PROOF OF MY PREVIOUS POST, SPOTTED IN THE WILD

Today we ventured out to Lake Travis, where I stupidly believed we could spontaneously rent jet skis rather than reserve them in advance. Spoiler alert: We did not find available jet skis in the middle of the afternoon on a 90-degree Texas Saturday. WHOEVER WOULD HAVE THUNK.

But, we scoped out the area and grabbed a couple of beers at a few different locations on the water, walked around a park, took a dunk and got the lay of the land. It was lovely, and I’m very excited to go back after having gone through the appropriate reservation channels so I can jet ski around that lake like I’m Kenny Powers.
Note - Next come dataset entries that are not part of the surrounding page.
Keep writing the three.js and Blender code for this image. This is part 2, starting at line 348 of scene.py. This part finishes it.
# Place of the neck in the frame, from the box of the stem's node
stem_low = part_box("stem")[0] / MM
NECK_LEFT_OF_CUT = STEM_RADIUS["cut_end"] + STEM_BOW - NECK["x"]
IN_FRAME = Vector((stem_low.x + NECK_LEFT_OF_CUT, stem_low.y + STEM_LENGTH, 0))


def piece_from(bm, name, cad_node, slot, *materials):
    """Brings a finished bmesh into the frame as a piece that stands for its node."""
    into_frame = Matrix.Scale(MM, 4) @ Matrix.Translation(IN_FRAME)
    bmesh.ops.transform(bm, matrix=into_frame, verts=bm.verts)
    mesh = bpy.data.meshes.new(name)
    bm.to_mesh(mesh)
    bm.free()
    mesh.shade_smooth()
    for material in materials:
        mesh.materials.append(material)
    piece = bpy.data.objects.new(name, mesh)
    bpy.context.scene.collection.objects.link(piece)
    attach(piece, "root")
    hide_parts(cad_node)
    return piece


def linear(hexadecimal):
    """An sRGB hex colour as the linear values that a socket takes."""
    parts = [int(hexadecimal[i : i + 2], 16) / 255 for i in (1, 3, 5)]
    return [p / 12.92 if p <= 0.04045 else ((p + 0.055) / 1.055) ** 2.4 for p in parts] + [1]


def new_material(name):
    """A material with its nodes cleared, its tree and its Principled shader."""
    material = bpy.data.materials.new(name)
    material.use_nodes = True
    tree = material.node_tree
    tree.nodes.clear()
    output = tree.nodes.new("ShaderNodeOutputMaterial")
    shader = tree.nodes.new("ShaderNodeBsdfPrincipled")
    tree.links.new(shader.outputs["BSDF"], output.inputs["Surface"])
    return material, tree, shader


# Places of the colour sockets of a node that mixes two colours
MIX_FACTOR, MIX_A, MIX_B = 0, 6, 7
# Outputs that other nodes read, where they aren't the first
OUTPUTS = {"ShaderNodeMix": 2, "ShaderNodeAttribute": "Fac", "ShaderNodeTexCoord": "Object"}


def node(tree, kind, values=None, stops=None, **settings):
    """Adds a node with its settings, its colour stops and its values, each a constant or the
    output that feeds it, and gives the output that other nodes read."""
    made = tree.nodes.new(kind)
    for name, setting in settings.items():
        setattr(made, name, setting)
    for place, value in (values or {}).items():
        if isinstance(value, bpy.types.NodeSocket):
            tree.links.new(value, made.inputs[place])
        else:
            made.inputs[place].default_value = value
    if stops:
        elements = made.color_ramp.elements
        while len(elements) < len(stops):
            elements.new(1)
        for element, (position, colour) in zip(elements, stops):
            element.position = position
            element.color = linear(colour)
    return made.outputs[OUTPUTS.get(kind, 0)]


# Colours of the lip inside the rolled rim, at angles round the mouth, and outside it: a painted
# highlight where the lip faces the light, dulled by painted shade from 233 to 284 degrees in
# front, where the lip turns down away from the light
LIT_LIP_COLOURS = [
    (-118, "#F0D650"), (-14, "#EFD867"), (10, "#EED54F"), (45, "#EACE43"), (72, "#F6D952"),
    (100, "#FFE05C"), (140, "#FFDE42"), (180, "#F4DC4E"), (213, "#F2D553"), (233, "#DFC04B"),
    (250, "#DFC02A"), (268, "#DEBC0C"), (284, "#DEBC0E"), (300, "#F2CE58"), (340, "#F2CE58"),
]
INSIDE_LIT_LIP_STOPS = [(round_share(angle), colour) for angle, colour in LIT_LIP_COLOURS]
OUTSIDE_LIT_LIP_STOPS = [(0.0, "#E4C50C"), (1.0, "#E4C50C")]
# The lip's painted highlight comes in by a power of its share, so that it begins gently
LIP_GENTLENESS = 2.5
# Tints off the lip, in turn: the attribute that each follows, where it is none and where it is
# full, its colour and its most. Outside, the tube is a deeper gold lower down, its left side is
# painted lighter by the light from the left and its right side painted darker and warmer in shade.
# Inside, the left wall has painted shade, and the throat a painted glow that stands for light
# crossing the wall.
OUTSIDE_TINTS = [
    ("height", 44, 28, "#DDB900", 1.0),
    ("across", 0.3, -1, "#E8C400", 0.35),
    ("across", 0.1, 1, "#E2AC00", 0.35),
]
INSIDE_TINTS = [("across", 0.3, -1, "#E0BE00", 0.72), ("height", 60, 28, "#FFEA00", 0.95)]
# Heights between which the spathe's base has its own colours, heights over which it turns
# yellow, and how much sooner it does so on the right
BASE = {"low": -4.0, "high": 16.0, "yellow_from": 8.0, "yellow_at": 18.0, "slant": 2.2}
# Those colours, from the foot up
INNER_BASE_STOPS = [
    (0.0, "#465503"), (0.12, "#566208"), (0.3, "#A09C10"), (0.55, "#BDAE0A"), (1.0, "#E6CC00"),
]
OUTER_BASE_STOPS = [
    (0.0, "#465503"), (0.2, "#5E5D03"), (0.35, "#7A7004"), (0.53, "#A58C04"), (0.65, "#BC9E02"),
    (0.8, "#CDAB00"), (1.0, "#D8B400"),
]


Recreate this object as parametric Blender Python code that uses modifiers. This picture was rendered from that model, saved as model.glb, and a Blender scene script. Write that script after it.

On the way in to one of the places we stopped, there was a huge piece of art that perfectly illustrated what I talked about in my previous post regarding Texas pride. I mean… it really IS a thing, you guys.

WE GET IT.

I found this brand of smug, willful ignorance and “us vs. them”-ness on the tacky end of this particular spectrum, and certainly one of the most on the nose. I’m sure there are a lot of pieces of memorabilia similar to this, and I need to just get over it. (Again, mostly I just feel validated.)

But I guess at the end of the day, I can’t be too aggrieved. Because no matter the size of your Texan pride, wherever you are in the state, you’ll never be able to get over being home to the worst high school ever.

Only 107 characters. Definitely a Tweet.